Wake. Supposed to go to lake town but Frenchy needs his fucking french glam haircut which somehow takes all afternoon (if you’re reading this Thomas - fuck you). Go on date to ride cable cars together. Second part of cable cars is shut down for no reason. Buy beers and walk through hill neighborhoods. Poor concrete windowless houses with lots of colorful clothes hanging outside. Adults say “Hola” in streets. Kids says what the adults really meant which is “Hola, gringos” in street. Return hostel. Nap. 7pm free salsa class at same party hostel. Too crowded. Sit and drink. Go to park to find Couchsurfing meeting. Invite cute girl and friends. Nope. Couchsurfing meeting is actually at some bar called “Where is your Mother” (a good name for a bar). Ask some cute girl where bar is. End hanging out with girl. She is from Canada and plays us guitar and is letting on more and more that she is crazy. Other dudes with instruments join. Hang for a while talking about nothing. Return to Happy Buddha. Word of salsa club that is the only happening thing on Tuesday. Grab Israeli girl and go to salsa.

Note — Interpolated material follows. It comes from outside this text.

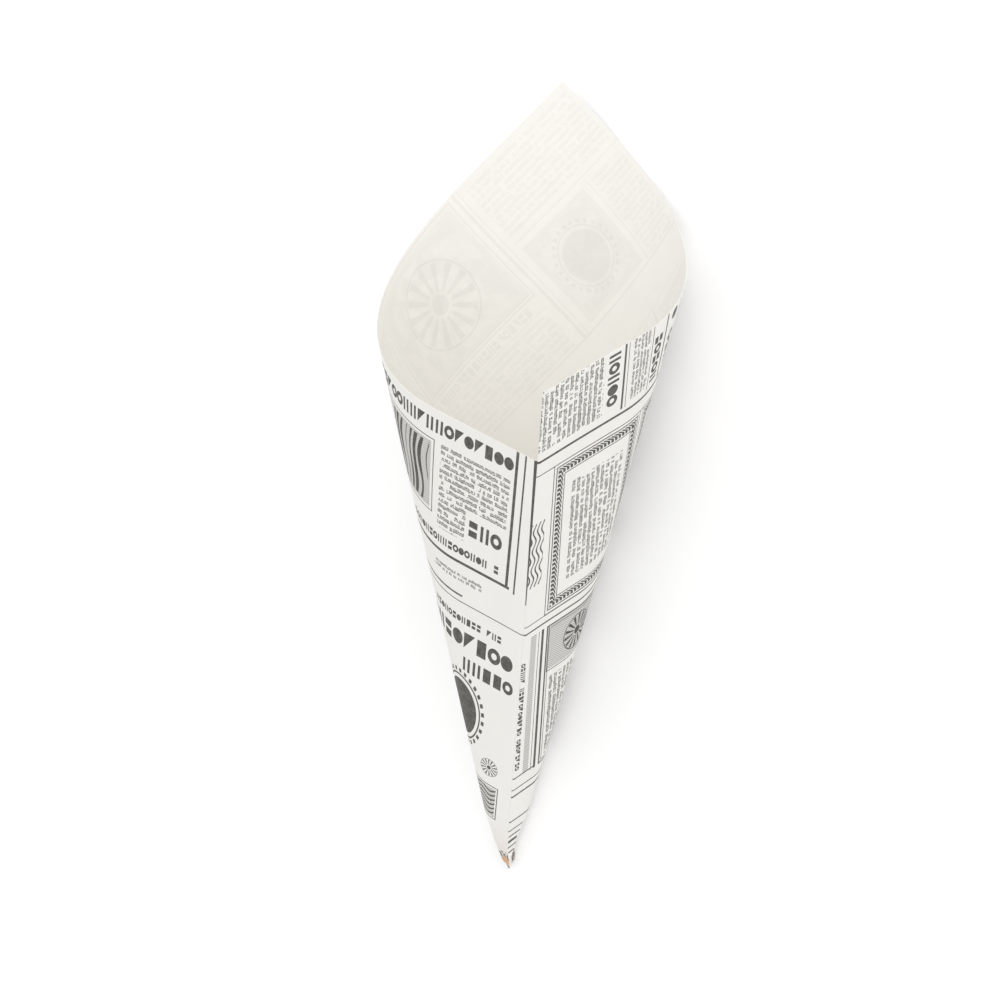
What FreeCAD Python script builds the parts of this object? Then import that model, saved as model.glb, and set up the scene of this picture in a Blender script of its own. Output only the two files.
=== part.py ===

Dirty area of town with few gringos and some dude with liberty spikes. Run into girl I met in Quito who found me at bus station and we found hostel together. We talk for a while. The group of us buy a bottle of Aguardiente. Quickly drunk. More absurdly gorgeous salsa dancing Colombians I’m staring at. Some beautiful alternative looking English girls I’m staring at. Talk to English girls. One wants my contact and then I watch her run around and take a bunch of other dudes contacts and then doesn’t go home with anyone. Some girls and their confidence boosting dick-bouquets, am I right? Some nice ass Colombian dude buys me a beer. Some hot Colombians who live in New Jersey now (???) pay a little attention to us. Israeli girl mad because she can’t get laid. Everyone is upset because they can't get laid. Taxi home. Pass out.